Era terbang dengan tiket murah sudah berakhir. Kalaupun ada tiket-tiket yang berharga murah, jumlahnya dalam satu penerbangan akan jauh berkurang. Ini karena maskapai-maskapai bertarif murah sudah sangat sulit mempertahankan kelangsungan bisnisnya. Kita bisa melihat dari banyaknya maskapai yang berguguran pada dasawarsa terakhir, terjadi di semua belahan dunia. Ada yang tutup perusahaan, ada yang diakuisis oleh maskapai lain yang lebih kuat modal dan ketrampilan manajemennya.

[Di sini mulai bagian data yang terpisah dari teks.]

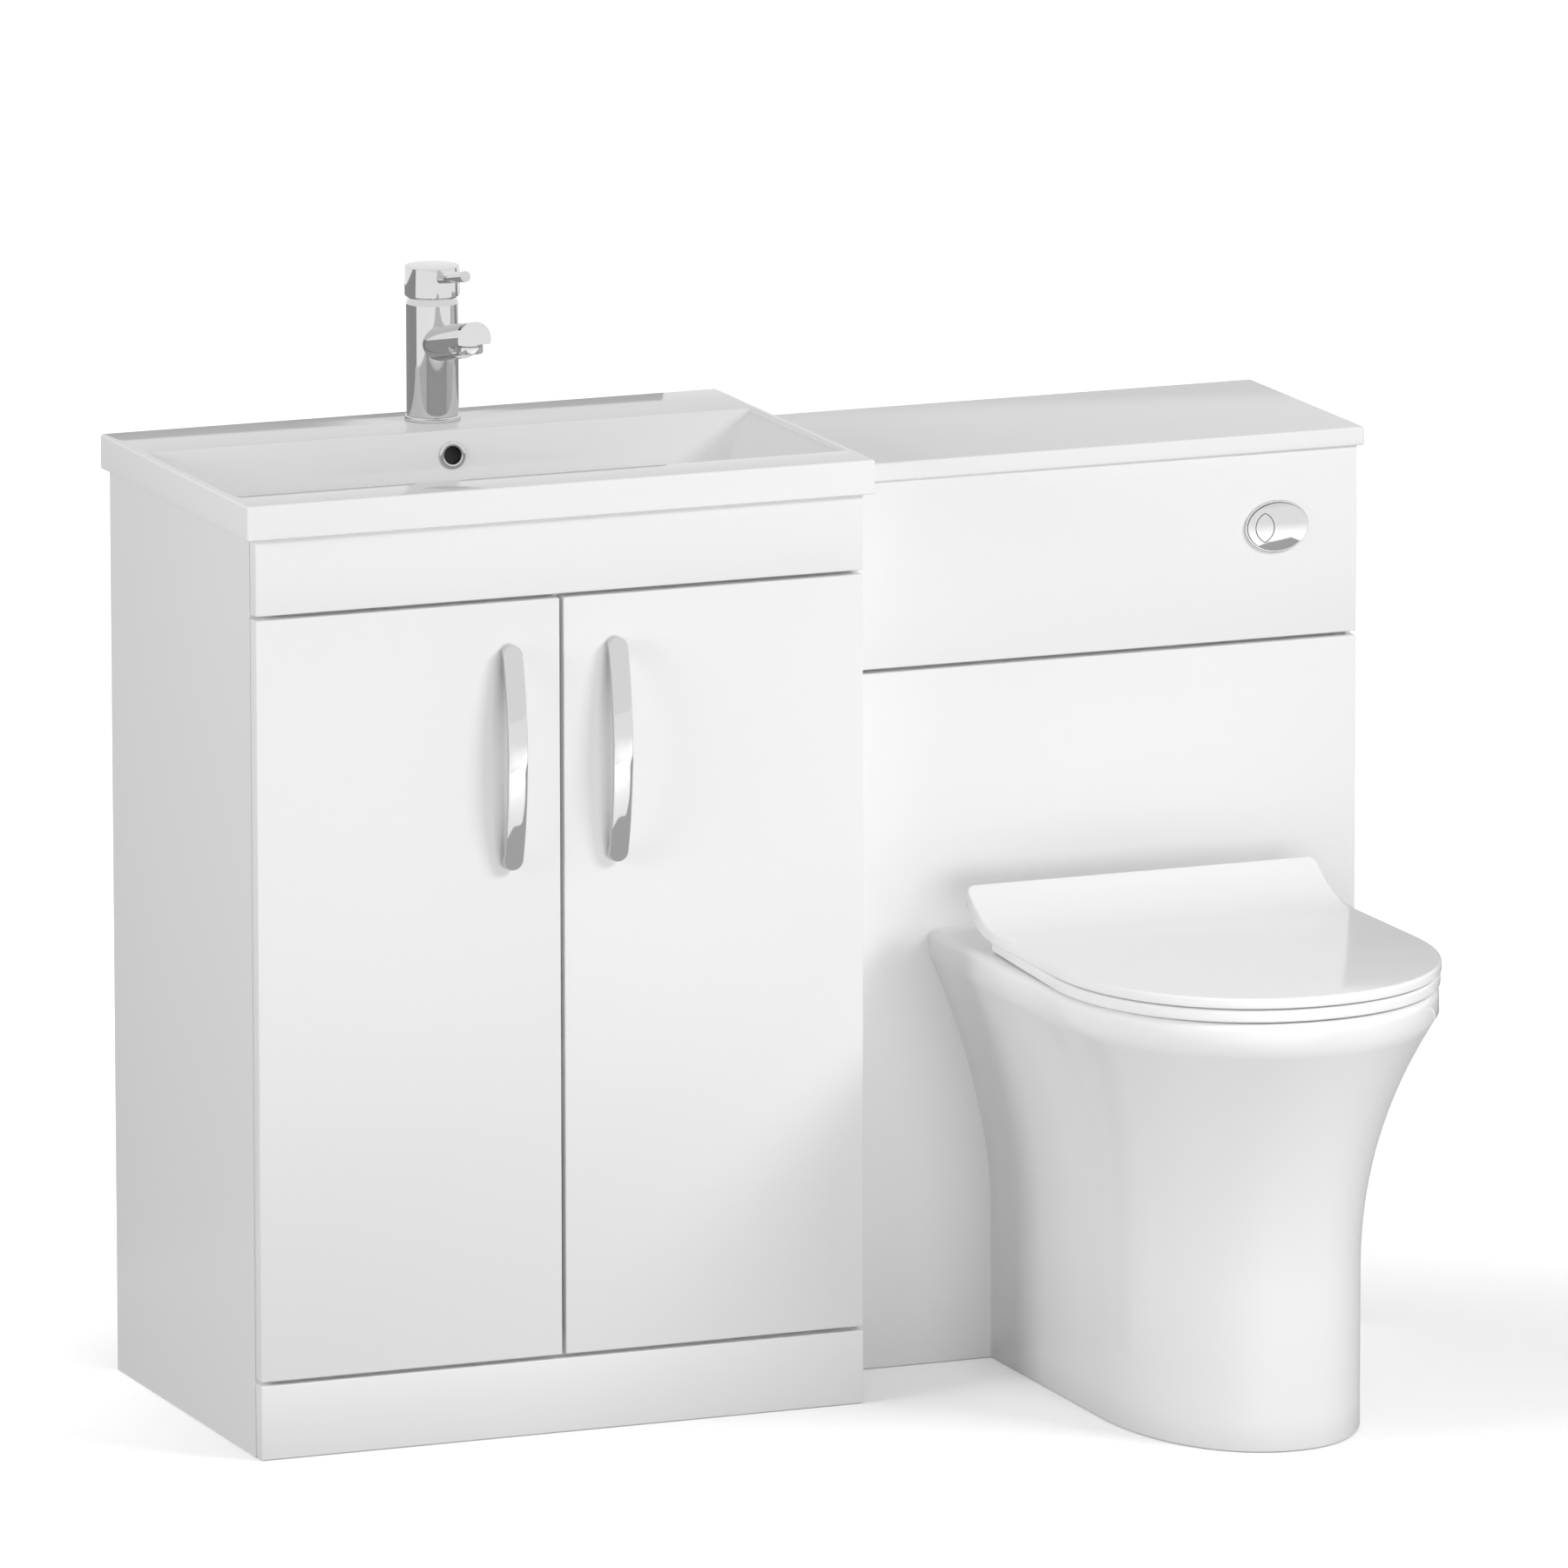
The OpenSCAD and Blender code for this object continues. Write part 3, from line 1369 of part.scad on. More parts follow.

Kalau bisnis harus tetap berlangsung, tidak bisa lain mereka harus melakukan dua hal sekaligus: mengurangi jumlah tiket berharga murah, dan memperbaiki pelayanan. Dua hal ini harus dilakukan berbarengan. Harga yang dinaikkan tanpa perbaikan pelayanan akan membuat penumpang berpindah ke maskapai full service. Perbaikan pelayanan tanpa kenaikan harga, hanya membebani dari sisi biaya operasional yang bisa membuat perusahaan merugi.
Maskapai harus mengurangi tiket berharga murah karena pesawat-pesawat jet yang uzur sudah tidak bisa dipakai lagi. Boeing 737-200 perlahan-lahan akan dihentikan pengoperasian komersialnya. Demikian juga MD-80 dan MD-90, Fokker F-100. Maskapai harus membeli atau menyewa pesawat-pesawat baru. Sementara itu harga pesawat jet baru sangat mahal.
Dengan kondisi ini, dalam waktu dekat kita akan melihat konsolidasi bisnis penerbangan di mana mereka akan mulai beralih ke pesawat-pesawat baling-baling yang jauh lebih murah biaya investasi dan lebih hemat operasionalnya. Harga per buah pesawat baling-baling berkisar sepertiga sampai setengah harga pesawat jet. Konsumsi bahan bakarnya jauh lebih hemat.
Pemakaian pesawat-pesawat baling-baling sebenarnya lebih rasional untuk rute-rute dengan jarak penerbangan di bawah satu setengah jam. Jakarta - Semarang ataua Jakarta - Yogyakarta misalnya, masih ideal dilayani dengan pesawat baling-baling. Dengan demikian tiket akan lebih murah.
Keuntungan lain pesawat baling-baling adalah landasan yang jauh lebih pendek. Bandara Yogyakarta yang terbatas panjangnya karena di ujungnya ada sungai, akan sangat terbantu dengan lebih banyak pengoperasian pesawat baling-baling untuk rute kota ini.
Kota-kota kecil seperti Cilacap dan Madiun, akan bisa diterbangi oleh pesawat-pesawat baling-baling. Dengan demikian tidak hanya rute-rute perintis yang bisa diterbangi, namun juga kota-kota menengah di Jawa, bahkan kota-kota besar di Jawa untuk jarak penerbangan di bawah satu setengah jam. Untuk penerbangan di atas satu setengah jam, pesawat jet tetap dibutuhkan. Misalnya Jakarta ke Jayapura. Namun harganya menjadi tidak murah lagi. Sekali lagi karena armada pesawat jet yang digunakan adalah pesawat baru, biaya leasing kepemilikan pesawat, dan harga BBM avtur yang makin mahal.
Pengoperasian pesawat baling-baling membantu pemerintah dalam menghemat bahan bakar avtur. Sekaligus menurunkan biaya inefisiensi logistik yang terkenal boros dan tidak efisien di negara ini.
PT Dirgantara akan menemukan momentum kembalinya bisnis yang baik dengan membesarnya pasar pesawat baling-baling yang akan memasuki masa keemasan. PT DI akan bersaing dengan ATR 72, Dash 8, MA-60 dan Beechcraft memperebutkan kue pasar penerbangan domestik.
Dan dengan pesawat baling-baling, anda akan tetap bisa terbang dengan tiket murah ........ Sayangnya, bandara-bandara di Jawa dan Jakarta ini yaitu Soekarno-Hatta dan bandara-bandara lain saat ini belum mempunyai visi untuk persiapan pelayanan pesawat baling-baling ini. Jumlah pesawat ini akan dengan cepat bertambah yang memerlukan pengaturan tersendiri untuk apron di bandara dan mobilitas penumpang dari terminal yang akan menuju pesawat dan yang meninggalkan pesawat menuju terminal bandara. Pandangan pengelola bandara saat ini hanya ke antisipasi pertambahan jumlah dan penerbangan pesawat-pesawat jet.